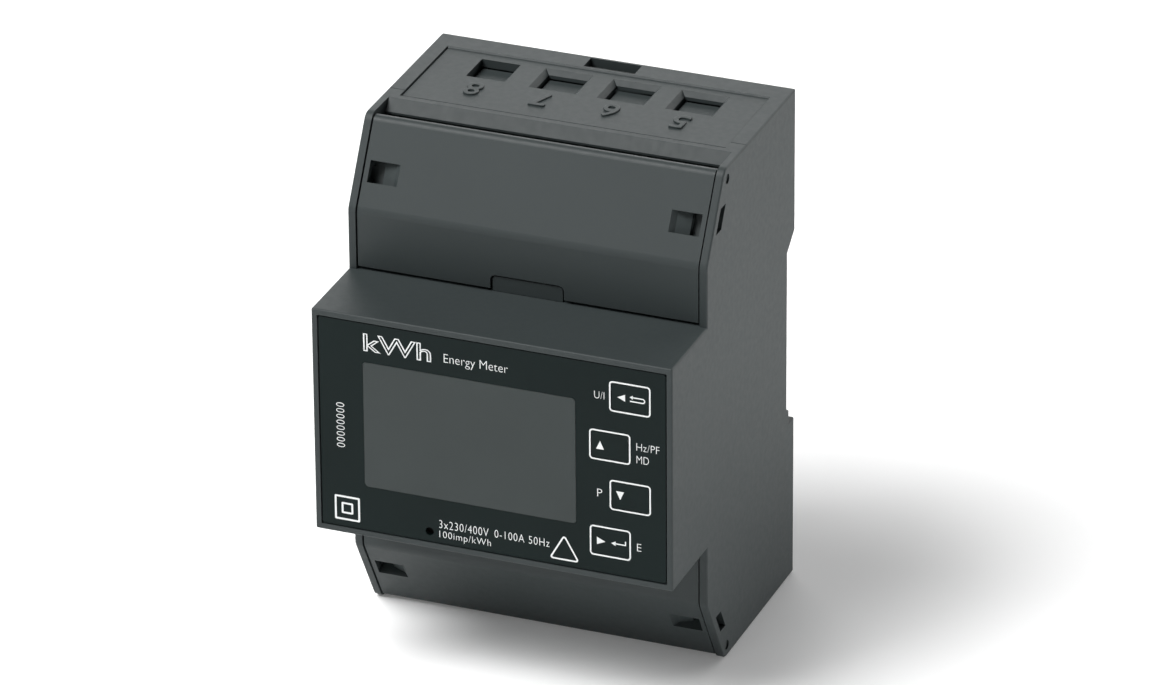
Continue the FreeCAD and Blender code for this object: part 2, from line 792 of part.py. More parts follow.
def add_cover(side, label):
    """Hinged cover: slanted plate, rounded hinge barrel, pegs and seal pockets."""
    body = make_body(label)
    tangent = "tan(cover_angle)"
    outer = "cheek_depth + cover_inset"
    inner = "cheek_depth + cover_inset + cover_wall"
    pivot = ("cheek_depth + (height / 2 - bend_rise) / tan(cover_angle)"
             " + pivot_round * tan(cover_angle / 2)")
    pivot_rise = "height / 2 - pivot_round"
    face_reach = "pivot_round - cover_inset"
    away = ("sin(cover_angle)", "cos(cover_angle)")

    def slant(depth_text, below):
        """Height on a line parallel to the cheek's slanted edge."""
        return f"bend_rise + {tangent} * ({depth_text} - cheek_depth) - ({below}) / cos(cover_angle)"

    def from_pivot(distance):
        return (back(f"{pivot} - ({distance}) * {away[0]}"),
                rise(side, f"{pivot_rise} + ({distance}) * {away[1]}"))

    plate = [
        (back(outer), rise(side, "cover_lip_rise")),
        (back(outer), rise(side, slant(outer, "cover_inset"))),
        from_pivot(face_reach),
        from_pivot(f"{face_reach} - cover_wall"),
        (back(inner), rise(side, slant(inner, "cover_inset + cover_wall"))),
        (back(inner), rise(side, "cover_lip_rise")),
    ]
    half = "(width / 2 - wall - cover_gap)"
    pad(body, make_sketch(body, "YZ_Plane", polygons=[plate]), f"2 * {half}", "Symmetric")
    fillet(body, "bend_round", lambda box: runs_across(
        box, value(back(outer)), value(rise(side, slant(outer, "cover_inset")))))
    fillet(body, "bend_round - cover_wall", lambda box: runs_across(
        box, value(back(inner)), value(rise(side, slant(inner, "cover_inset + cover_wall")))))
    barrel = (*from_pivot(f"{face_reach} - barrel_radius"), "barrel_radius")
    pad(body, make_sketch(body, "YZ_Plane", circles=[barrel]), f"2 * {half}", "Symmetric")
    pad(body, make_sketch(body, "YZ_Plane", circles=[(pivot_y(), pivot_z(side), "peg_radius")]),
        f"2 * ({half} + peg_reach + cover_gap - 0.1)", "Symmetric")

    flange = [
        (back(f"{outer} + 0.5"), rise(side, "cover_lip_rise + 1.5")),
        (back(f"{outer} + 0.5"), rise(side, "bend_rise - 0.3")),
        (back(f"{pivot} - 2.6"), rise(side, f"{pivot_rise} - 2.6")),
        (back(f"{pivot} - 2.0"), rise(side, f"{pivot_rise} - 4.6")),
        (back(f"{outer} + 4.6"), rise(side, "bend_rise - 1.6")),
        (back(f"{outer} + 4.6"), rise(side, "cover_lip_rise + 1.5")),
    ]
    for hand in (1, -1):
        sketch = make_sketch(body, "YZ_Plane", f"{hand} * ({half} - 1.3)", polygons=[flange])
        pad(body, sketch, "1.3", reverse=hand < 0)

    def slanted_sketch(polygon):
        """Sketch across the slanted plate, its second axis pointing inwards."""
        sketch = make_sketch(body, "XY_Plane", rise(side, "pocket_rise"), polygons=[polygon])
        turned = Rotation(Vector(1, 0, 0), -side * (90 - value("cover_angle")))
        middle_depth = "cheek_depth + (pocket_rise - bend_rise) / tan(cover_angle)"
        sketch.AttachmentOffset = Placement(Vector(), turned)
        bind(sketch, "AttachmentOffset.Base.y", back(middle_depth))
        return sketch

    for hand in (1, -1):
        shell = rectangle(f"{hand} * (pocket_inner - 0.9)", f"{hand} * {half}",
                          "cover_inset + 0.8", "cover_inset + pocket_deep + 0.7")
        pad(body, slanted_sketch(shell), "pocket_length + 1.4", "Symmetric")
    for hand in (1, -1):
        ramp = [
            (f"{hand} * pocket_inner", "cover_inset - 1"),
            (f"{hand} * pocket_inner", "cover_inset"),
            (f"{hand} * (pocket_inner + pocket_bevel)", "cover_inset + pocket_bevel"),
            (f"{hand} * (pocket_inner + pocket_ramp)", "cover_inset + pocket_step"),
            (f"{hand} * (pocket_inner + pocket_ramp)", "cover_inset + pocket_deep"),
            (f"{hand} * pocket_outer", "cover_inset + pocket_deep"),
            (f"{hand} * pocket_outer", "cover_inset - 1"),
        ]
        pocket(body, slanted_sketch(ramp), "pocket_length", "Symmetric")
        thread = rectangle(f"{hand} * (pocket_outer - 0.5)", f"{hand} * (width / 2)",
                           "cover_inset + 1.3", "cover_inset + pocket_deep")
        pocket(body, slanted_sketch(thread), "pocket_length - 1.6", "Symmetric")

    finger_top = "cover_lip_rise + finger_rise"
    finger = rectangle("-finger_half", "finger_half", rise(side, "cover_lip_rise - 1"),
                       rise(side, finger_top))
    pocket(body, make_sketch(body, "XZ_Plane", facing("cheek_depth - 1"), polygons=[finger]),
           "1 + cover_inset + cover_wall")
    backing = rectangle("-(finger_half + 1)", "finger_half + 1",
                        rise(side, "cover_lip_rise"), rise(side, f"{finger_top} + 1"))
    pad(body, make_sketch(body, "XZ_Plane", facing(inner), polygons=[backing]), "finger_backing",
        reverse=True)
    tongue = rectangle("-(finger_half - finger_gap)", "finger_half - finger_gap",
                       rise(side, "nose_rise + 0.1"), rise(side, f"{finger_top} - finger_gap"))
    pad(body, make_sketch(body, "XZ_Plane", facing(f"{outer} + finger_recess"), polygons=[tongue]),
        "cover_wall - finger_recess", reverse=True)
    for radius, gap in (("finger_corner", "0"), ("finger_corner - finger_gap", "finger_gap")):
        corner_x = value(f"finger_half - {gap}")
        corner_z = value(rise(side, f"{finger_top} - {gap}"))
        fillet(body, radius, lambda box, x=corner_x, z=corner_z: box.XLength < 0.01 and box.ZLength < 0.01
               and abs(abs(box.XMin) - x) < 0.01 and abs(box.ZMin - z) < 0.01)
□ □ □
Problem to work on:
Make an exact copy of the listing, including every line.

The solution:
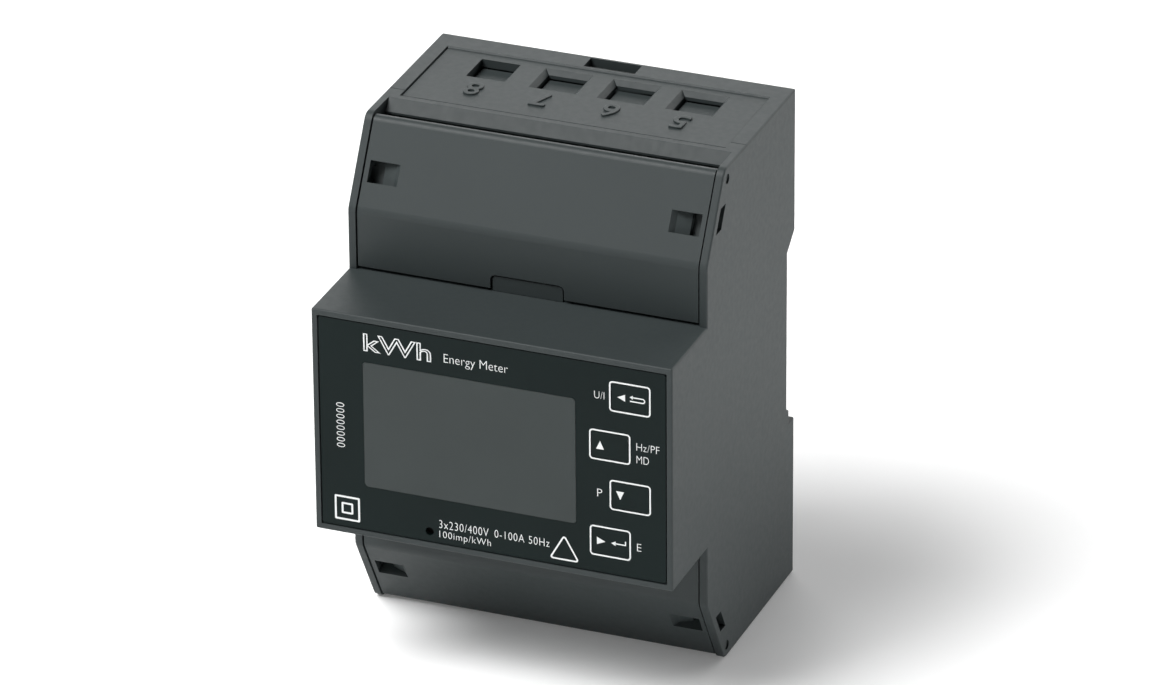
Continue the FreeCAD and Blender code for this object: part 2, from line 792 of part.py. More parts follow.
def add_cover(side, label):
    """Hinged cover: slanted plate, rounded hinge barrel, pegs and seal pockets."""
    body = make_body(label)
    tangent = "tan(cover_angle)"
    outer = "cheek_depth + cover_inset"
    inner = "cheek_depth + cover_inset + cover_wall"
    pivot = ("cheek_depth + (height / 2 - bend_rise) / tan(cover_angle)"
             " + pivot_round * tan(cover_angle / 2)")
    pivot_rise = "height / 2 - pivot_round"
    face_reach = "pivot_round - cover_inset"
    away = ("sin(cover_angle)", "cos(cover_angle)")

    def slant(depth_text, below):
        """Height on a line parallel to the cheek's slanted edge."""
        return f"bend_rise + {tangent} * ({depth_text} - cheek_depth) - ({below}) / cos(cover_angle)"

    def from_pivot(distance):
        return (back(f"{pivot} - ({distance}) * {away[0]}"),
                rise(side, f"{pivot_rise} + ({distance}) * {away[1]}"))

    plate = [
        (back(outer), rise(side, "cover_lip_rise")),
        (back(outer), rise(side, slant(outer, "cover_inset"))),
        from_pivot(face_reach),
        from_pivot(f"{face_reach} - cover_wall"),
        (back(inner), rise(side, slant(inner, "cover_inset + cover_wall"))),
        (back(inner), rise(side, "cover_lip_rise")),
    ]
    half = "(width / 2 - wall - cover_gap)"
    pad(body, make_sketch(body, "YZ_Plane", polygons=[plate]), f"2 * {half}", "Symmetric")
    fillet(body, "bend_round", lambda box: runs_across(
        box, value(back(outer)), value(rise(side, slant(outer, "cover_inset")))))
    fillet(body, "bend_round - cover_wall", lambda box: runs_across(
        box, value(back(inner)), value(rise(side, slant(inner, "cover_inset + cover_wall")))))
    barrel = (*from_pivot(f"{face_reach} - barrel_radius"), "barrel_radius")
    pad(body, make_sketch(body, "YZ_Plane", circles=[barrel]), f"2 * {half}", "Symmetric")
    pad(body, make_sketch(body, "YZ_Plane", circles=[(pivot_y(), pivot_z(side), "peg_radius")]),
        f"2 * ({half} + peg_reach + cover_gap - 0.1)", "Symmetric")

    flange = [
        (back(f"{outer} + 0.5"), rise(side, "cover_lip_rise + 1.5")),
        (back(f"{outer} + 0.5"), rise(side, "bend_rise - 0.3")),
        (back(f"{pivot} - 2.6"), rise(side, f"{pivot_rise} - 2.6")),
        (back(f"{pivot} - 2.0"), rise(side, f"{pivot_rise} - 4.6")),
        (back(f"{outer} + 4.6"), rise(side, "bend_rise - 1.6")),
        (back(f"{outer} + 4.6"), rise(side, "cover_lip_rise + 1.5")),
    ]
    for hand in (1, -1):
        sketch = make_sketch(body, "YZ_Plane", f"{hand} * ({half} - 1.3)", polygons=[flange])
        pad(body, sketch, "1.3", reverse=hand < 0)

    def slanted_sketch(polygon):
        """Sketch across the slanted plate, its second axis pointing inwards."""
        sketch = make_sketch(body, "XY_Plane", rise(side, "pocket_rise"), polygons=[polygon])
        turned = Rotation(Vector(1, 0, 0), -side * (90 - value("cover_angle")))
        middle_depth = "cheek_depth + (pocket_rise - bend_rise) / tan(cover_angle)"
        sketch.AttachmentOffset = Placement(Vector(), turned)
        bind(sketch, "AttachmentOffset.Base.y", back(middle_depth))
        return sketch

    for hand in (1, -1):
        shell = rectangle(f"{hand} * (pocket_inner - 0.9)", f"{hand} * {half}",
                          "cover_inset + 0.8", "cover_inset + pocket_deep + 0.7")
        pad(body, slanted_sketch(shell), "pocket_length + 1.4", "Symmetric")
    for hand in (1, -1):
        ramp = [
            (f"{hand} * pocket_inner", "cover_inset - 1"),
            (f"{hand} * pocket_inner", "cover_inset"),
            (f"{hand} * (pocket_inner + pocket_bevel)", "cover_inset + pocket_bevel"),
            (f"{hand} * (pocket_inner + pocket_ramp)", "cover_inset + pocket_step"),
            (f"{hand} * (pocket_inner + pocket_ramp)", "cover_inset + pocket_deep"),
            (f"{hand} * pocket_outer", "cover_inset + pocket_deep"),
            (f"{hand} * pocket_outer", "cover_inset - 1"),
        ]
        pocket(body, slanted_sketch(ramp), "pocket_length", "Symmetric")
        thread = rectangle(f"{hand} * (pocket_outer - 0.5)", f"{hand} * (width / 2)",
                           "cover_inset + 1.3", "cover_inset + pocket_deep")
        pocket(body, slanted_sketch(thread), "pocket_length - 1.6", "Symmetric")

    finger_top = "cover_lip_rise + finger_rise"
    finger = rectangle("-finger_half", "finger_half", rise(side, "cover_lip_rise - 1"),
                       rise(side, finger_top))
    pocket(body, make_sketch(body, "XZ_Plane", facing("cheek_depth - 1"), polygons=[finger]),
           "1 + cover_inset + cover_wall")
    backing = rectangle("-(finger_half + 1)", "finger_half + 1",
                        rise(side, "cover_lip_rise"), rise(side, f"{finger_top} + 1"))
    pad(body, make_sketch(body, "XZ_Plane", facing(inner), polygons=[backing]), "finger_backing",
        reverse=True)
    tongue = rectangle("-(finger_half - finger_gap)", "finger_half - finger_gap",
                       rise(side, "nose_rise + 0.1"), rise(side, f"{finger_top} - finger_gap"))
    pad(body, make_sketch(body, "XZ_Plane", facing(f"{outer} + finger_recess"), polygons=[tongue]),
        "cover_wall - finger_recess", reverse=True)
    for radius, gap in (("finger_corner", "0"), ("finger_corner - finger_gap", "finger_gap")):
        corner_x = value(f"finger_half - {gap}")
        corner_z = value(rise(side, f"{finger_top} - {gap}"))
        fillet(body, radius, lambda box, x=corner_x, z=corner_z: box.XLength < 0.01 and box.ZLength < 0.01
               and abs(abs(box.XMin) - x) < 0.01 and abs(box.ZMin - z) < 0.01)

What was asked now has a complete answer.